The candidate for U.S. Senate said he stopped a coal-fired power plant in the Magic Valley, signed rules that kept new mercury sources out of the state, negotiated a new rule to protect roadless national forests and signed a bill to increase alternative energy use in the state to 25 percent by 2025.

"I've got a green streak a quarter-mile wide across my back," Risch boasted.

Risch's unabashed efforts to court environmental voters represent a major shift for Idaho Republicans. For more than a generation Idaho Republican candidates, like current U.S. Sen. Larry Craig, ran against environmentalists as much as they ran against Democrats.

Now Republicans Sen. Mike Crapo and Rep. Mike Simpson have wilderness bills pending in Congress. Gov. Butch Otter has led the drive to get state agencies to reduce greenhouse gases that contribute to global warming.

Risch's opponent, Democrat Larry LaRocco dismisses what he calls Risch's newfound environmentalism. He said Risch takes credit for successes, like the Idaho roadless rule that had wide support, incidental to his time as governor.

LaRocco's confident that his own environmental record - protecting the Birds of Prey area, the North Fork of the Payette and working with Frank Church on several wilderness bills - will keep environmentalists on his side.

"I would say nice try, but Risch has no record to stand on," LaRocco said.

Rep. Bill Sali is the only statewide Republican this year demonizing environmentalists. When they are mentioned in his press releases they are, "the same environmentalists who shut down logging in Idaho's rural communities " Sali said in a press release on forest road and school funding legislation. "It is those radical environmentalists who want to shut off all offshore oil drilling and drive gas prices even higher."

The reason Republicans are expressing environmental values is because Idaho voters share those values, said Rick Johnson, executive director of the Idaho Conservation League.
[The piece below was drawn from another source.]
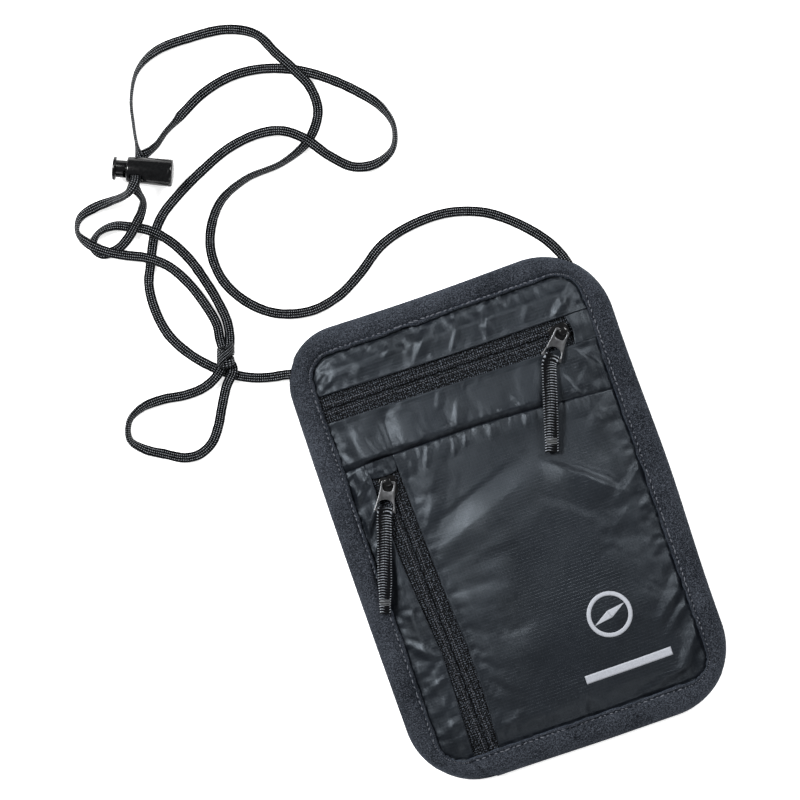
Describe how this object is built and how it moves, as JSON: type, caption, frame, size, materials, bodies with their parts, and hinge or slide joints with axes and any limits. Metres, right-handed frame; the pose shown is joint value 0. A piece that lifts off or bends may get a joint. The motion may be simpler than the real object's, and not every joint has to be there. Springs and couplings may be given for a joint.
{
  "type": "neck pouch wallet",
  "caption": "Flat zipped travel pouch with bound edges, a zipped front pocket with a raised panel, corded zip pulls and a loose neck drawcord with a knot and a spring cord lock.",
  "frame": {"origin": "under the middle of the pouch, on the plane its back rests on", "axes": "+X across the pouch to the wearer's left, +Y towards the top zip, +Z out of the front"},
  "size_m": [0.1889, 0.3013, 0.0141],
  "materials": {
    "shell_fabric": "thin satin nylon ripstop",
    "lining_fabric": "plain woven nylon",
    "binding_fabric": "brushed stretch binding",
    "zip_tape": "knitted polyester tape",
    "zip_coil": "moulded nylon coil",
    "slider_metal": "gloss black enamel",
    "pull_metal": "gunmetal satin",
    "pull_webbing": "ribbed grosgrain",
    "reflective_print": "silver reflective film",
    "cord_braid": "flat braided polyester",
    "lock_plastic": "glossy moulded nylon",
    "spring_steel": "drawn wire"
  },
  "bodies": {
    "pouch": {"back_panel": "shell_fabric", "inner_divider": "lining_fabric", "front_top_panel": "shell_fabric", "front_yoke_panel": "shell_fabric", "front_side_panel": "shell_fabric", "front_main_panel": "shell_fabric", "cord_anchor_right": "binding_fabric", "cord_anchor_left": "binding_fabric", "edge_binding": "binding_fabric", "top_zip_end_tab": "shell_fabric", "side_zip_garage_tab": "shell_fabric", "reflective_mark": "reflective_print", "reflective_bar": "reflective_print", "top_zip_tape_upper": "zip_tape", "top_zip_coil_upper": "zip_coil", "top_zip_tape_lower": "zip_tape", "top_zip_coil_lower": "zip_coil", "side_zip_tape_left": "zip_tape", "side_zip_coil_left": "zip_coil", "side_zip_tape_right": "zip_tape", "side_zip_coil_right": "zip_coil", "cord_right_run": "cord_braid", "cord_left_run": "cord_braid", "cord_tail_one": "cord_braid", "cord_tail_two": "cord_braid", "cord_end_loop": "cord_braid", "cord_pass_upper": "cord_braid", "cord_pass_lower": "cord_braid", "cord_knot": "cord_braid"},
    "top_slider": {"top_zip_slider": "slider_metal"},
    "top_pull_tab": {"top_zip_pull_tab": "pull_metal"},
    "top_pull_strap": {"top_zip_pull_strap": "pull_webbing"},
    "side_slider": {"side_zip_slider": "slider_metal"},
    "side_pull_tab": {"side_zip_pull_tab": "pull_metal"},
    "side_pull_strap": {"side_zip_pull_strap": "pull_webbing"},
    "cord_lock": {"cord_lock_barrel": "lock_plastic", "cord_lock_spring": "spring_steel"},
    "lock_button": {"cord_lock_button": "lock_plastic"}
  },
  "joints": [
    {"name": "top_zip_run", "type": "slide", "parent": "pouch", "child": "top_slider", "axis": [-0.9999, 0.0122, 0], "range_m": [0, 0.078]},
    {"name": "top_pull_tab_swing", "type": "hinge", "parent": "top_slider", "child": "top_pull_tab", "pos_m": [0.0416, 0.05969, 0.0063], "axis": [-0.7314, 0.682, 0], "range_deg": [0, 90]},
    {"name": "top_pull_strap_swing", "type": "hinge", "parent": "top_pull_tab", "child": "top_pull_strap", "pos_m": [0.03437, 0.05194, 0.0063], "axis": [-0.7314, 0.682, 0], "range_deg": [0, 80]},
    {"name": "side_zip_run", "type": "slide", "parent": "pouch", "child": "side_slider", "axis": [0.0297, -0.9996, 0], "range_m": [0, 0.092]},
    {"name": "side_pull_tab_swing", "type": "hinge", "parent": "side_slider", "child": "side_pull_tab", "pos_m": [-0.03863, 0.02789, 0.0063], "axis": [-0.9063, 0.4226, 0], "range_deg": [0, 90]},
    {"name": "side_pull_strap_swing", "type": "hinge", "parent": "side_pull_tab", "child": "side_pull_strap", "pos_m": [-0.04311, 0.01828, 0.0063], "axis": [-0.9063, 0.4226, 0], "range_deg": [0, 80]},
    {"name": "lock_run", "type": "slide", "parent": "pouch", "child": "cord_lock", "axis": [-0.2876, -0.646, 0.7071], "range_m": [0, 0.002]},
    {"name": "lock_button_press", "type": "slide", "parent": "cord_lock", "child": "lock_button", "axis": [0.9135, -0.4067, 0], "range_m": [0, 0.003], "stiffness_N_per_m": 300, "springref_m": -0.004, "deforming": ["cord_lock_spring"]}
  ]
}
He shared polls he commissioned of Idahoans with Crapo, Simpson and Risch that were conducted by Republican pollster Robert Moore of Oregon.

"All our polls show the majority of the Idaho public supports common-sense conservation that balances the diverse interests of Idaho," Johnson said.
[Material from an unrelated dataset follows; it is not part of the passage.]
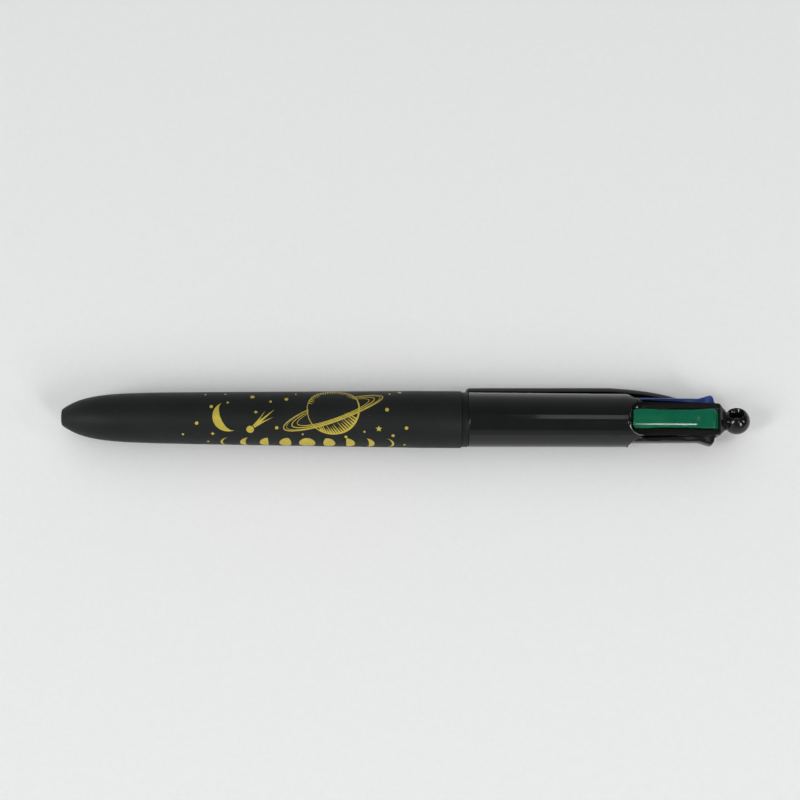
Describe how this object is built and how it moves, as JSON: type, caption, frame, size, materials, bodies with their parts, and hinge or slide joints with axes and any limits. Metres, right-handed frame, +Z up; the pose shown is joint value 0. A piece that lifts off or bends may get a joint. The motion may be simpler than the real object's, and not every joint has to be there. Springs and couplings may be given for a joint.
{
  "type": "four-colour click pen",
  "caption": "Retractable ballpoint pen with coloured thumb sliders, a sprung clip, a screw-off tapered barrel and a round end knob.",
  "frame": {"origin": "on the pen's axis, at the plane where the lower barrel meets the upper barrel, which is the rear end of the round holder band", "axes": "X along the pen with the writing tip at -X and the end knob at +X; +Z up as the pen lies on a table, on its barrel and on the edge of its clip"},
  "size_m": [0.1461, 0.0145, 0.0121],
  "materials": {
    "soft_touch_black": "matte soft-touch lacquer",
    "collar_black": "satin moulded plastic",
    "gloss_black": "polished moulded plastic",
    "guide_plastic": "satin moulded plastic",
    "spring_steel": "drawn wire",
    "tip_brass": "turned",
    "ball_carbide": "polished",
    "refill_clear": "clear to milky extruded tube",
    "holder_plastic": "moulded",
    "tab_blue": "gloss moulded",
    "ink_blue": "wet",
    "tab_green": "gloss moulded",
    "ink_green": "wet",
    "tab_red": "gloss moulded",
    "ink_red": "wet",
    "tab_black": "gloss moulded",
    "ink_black": "wet"
  },
  "bodies": {
    "pen_body": {"upper_barrel": "gloss_black", "joint_collar": "collar_black", "end_knob": "gloss_black", "refill_guide": "guide_plastic", "spring_blue": "spring_steel", "spring_green": "spring_steel", "spring_red": "spring_steel", "spring_black": "spring_steel"},
    "lower_barrel": {"lower_barrel": "soft_touch_black"},
    "clip": {"clip": "gloss_black"},
    "slider_blue": {"slider_blue": "tab_blue", "refill_tube_blue": "refill_clear", "ink_blue": "ink_blue", "tip_holder_blue": "holder_plastic", "refill_tip_blue": "tip_brass", "writing_ball_blue": "ball_carbide"},
    "slider_green": {"slider_green": "tab_green", "refill_tube_green": "refill_clear", "ink_green": "ink_green", "tip_holder_green": "holder_plastic", "refill_tip_green": "tip_brass", "writing_ball_green": "ball_carbide"},
    "slider_red": {"slider_red": "tab_red", "refill_tube_red": "refill_clear", "ink_red": "ink_red", "tip_holder_red": "holder_plastic", "refill_tip_red": "tip_brass", "writing_ball_red": "ball_carbide"},
    "slider_black": {"slider_black": "tab_black", "refill_tube_black": "refill_clear", "ink_black": "ink_black", "tip_holder_black": "holder_plastic", "refill_tip_black": "tip_brass", "writing_ball_black": "ball_carbide"}
  },
  "joints": [
    {"name": "slider_blue_slide", "type": "slide", "parent": "pen_body", "child": "slider_blue", "axis": [-1, 0, 0], "range_m": [0, 0.009], "stiffness_N_per_m": 60, "springref_m": -0.01, "deforming": ["spring_blue"]},
    {"name": "slider_green_slide", "type": "slide", "parent": "pen_body", "child": "slider_green", "axis": [-1, 0, 0], "range_m": [0, 0.009], "stiffness_N_per_m": 60, "springref_m": -0.01, "deforming": ["spring_green"]},
    {"name": "slider_red_slide", "type": "slide", "parent": "pen_body", "child": "slider_red", "axis": [-1, 0, 0], "range_m": [0, 0.009], "stiffness_N_per_m": 60, "springref_m": -0.01, "deforming": ["spring_red"]},
    {"name": "slider_black_slide", "type": "slide", "parent": "pen_body", "child": "slider_black", "axis": [-1, 0, 0], "range_m": [0, 0.009], "stiffness_N_per_m": 60, "springref_m": -0.01, "deforming": ["spring_black"]},
    {"name": "lower_barrel_pull_off", "type": "slide", "parent": "pen_body", "child": "lower_barrel", "axis": [-1, 0, 0], "range_m": [0, 0.09]},
    {"name": "clip_flex", "type": "hinge", "parent": "pen_body", "child": "clip", "pos_m": [0.0542, 0.00379, -0.00213], "axis": [0, -0.4893, -0.8721], "range_deg": [0, 4], "stiffness_Nm_per_rad": 0.05}
  ]
}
Sali's motivation to stand alone is partially because his opponent, Walt Minnick, a former timber company CEO, formerly sat on the board of the Wilderness Society, a national environmental group, and is currently on the Idaho Conservation League board.

The Wilderness Society opposes drilling in the Alaska National Wildlife Refuge and supports "locking up" lands away from logging, mining and motorized use, said Sali's spokesman, Wayne Hoffman.
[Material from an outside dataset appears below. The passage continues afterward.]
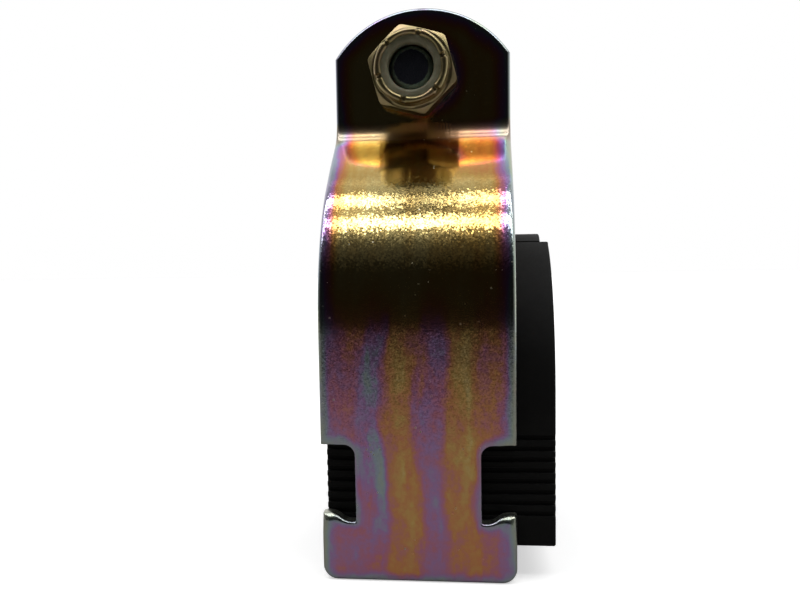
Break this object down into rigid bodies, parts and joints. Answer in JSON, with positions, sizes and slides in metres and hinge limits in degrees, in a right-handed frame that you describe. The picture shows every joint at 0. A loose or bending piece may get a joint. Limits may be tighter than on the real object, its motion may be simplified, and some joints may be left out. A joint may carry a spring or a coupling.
{
  "type": "strut pipe clamp",
  "caption": "Cushioned strut pipe clamp: two hooked strap halves round a slit elastomer ring, drawn together by a screw and nylon insert lock nut.",
  "frame": {"origin": "centre of the tube seat in the cushion, at the middle of the cushion's length", "axes": "+X along the tube, -Y towards the nut, +Z from the hooked tabs towards the ears"},
  "size_m": [0.0381, 0.0683, 0.0976],
  "materials": {
    "zinc_plated_sheet": "yellow dichromate zinc plate with rainbow bands, bright and slightly grained",
    "black_elastomer": "matte black elastomer",
    "plated_screw": "blue-green zinc plate",
    "plated_nut": "olive yellow zinc plate, satin",
    "nylon": "natural nylon, slightly cloudy"
  },
  "bodies": {
    "nut_side": {"near_strap": "zinc_plated_sheet", "cushion": "black_elastomer"},
    "nut": {"lock_nut": "plated_nut", "nylon_insert": "nylon"},
    "screw": {"screw": "plated_screw"},
    "head_side": {"far_strap": "zinc_plated_sheet"}
  },
  "joints": [
    {"name": "nut_turn", "type": "hinge", "parent": "nut_side", "child": "nut", "pos_m": [-0.0048, -0.0095, 0.05565], "axis": [0, 1, 0], "range_deg": [-361, 2062]},
    {"name": "screw_advance", "type": "slide", "parent": "nut_side", "child": "screw", "axis": [0, -1, 0], "range_m": [-0.00141, 0.00808]},
    {"name": "half_swivel", "type": "hinge", "parent": "screw", "child": "head_side", "pos_m": [-0.0048, 0.0119, 0.05565], "axis": [0, 1, 0], "continuous": true}
  ],
  "couplings": [
    {"joint": "nut_turn", "follows": "screw_advance", "rad_per_m": 4452.7}
  ]
}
"(Minnick) was a member of their governing council, so he is directly responsible for the actions of his group and the economic repercussions," Hoffman said.

The Wilderness Society also is working with Owyhee County and Crapo on his bill to protect wilderness and ranching in the scenic canyonlands. It also is supporting Simpson's Boulder-White Clouds bill.

Sali has not yet said whether he will support either bill. Risch and LaRocco support the bills.

"Walt has been the moderating conservative voice on those boards," said Jon Foster, Minnick's spokesman, about his environmental affiliations. "The fact that Bill Sali is one of the few people left using the slurs that everyone gave up on is why he's on the fringe."

Nationally, Idaho Republicans score poorly in the League of Conservation voters environmental voting scorecard. Crapo and Craig both got 13 out of 100, Simpson scored 5 and Sali zero. But Crapo and Simpson say the the scorecard is unfairly tipped toward Democrats.

Johnson said there is tension between he and national environmental groups in his efforts to work with Idaho Republicans, but the issues are becoming less partisan. Today, GOP Presidential candidate John McCain also opposes drilling in the Arctic National Wildlife Refuge and agrees with scientists that human activities contribute to climate change.

Many Idaho rural residents remain bitter with the role environmentalists played in reduced logging, grazing and mining during the last 20 years. But others have found they share many values with most middle-of-the-road environmentalists, said Idaho Republican Sen. Brad Little, an Emmett rancher.

Still, their ability to work together is often controlled by the extremes. On the environmental side it is activists opposing all public-lands grazing, while on the other side it is groups that want to eliminate the Federal Reserve and rescind the Endangered Species Act.

"The wing nuts on both sides define what the people in the middle do," Little said.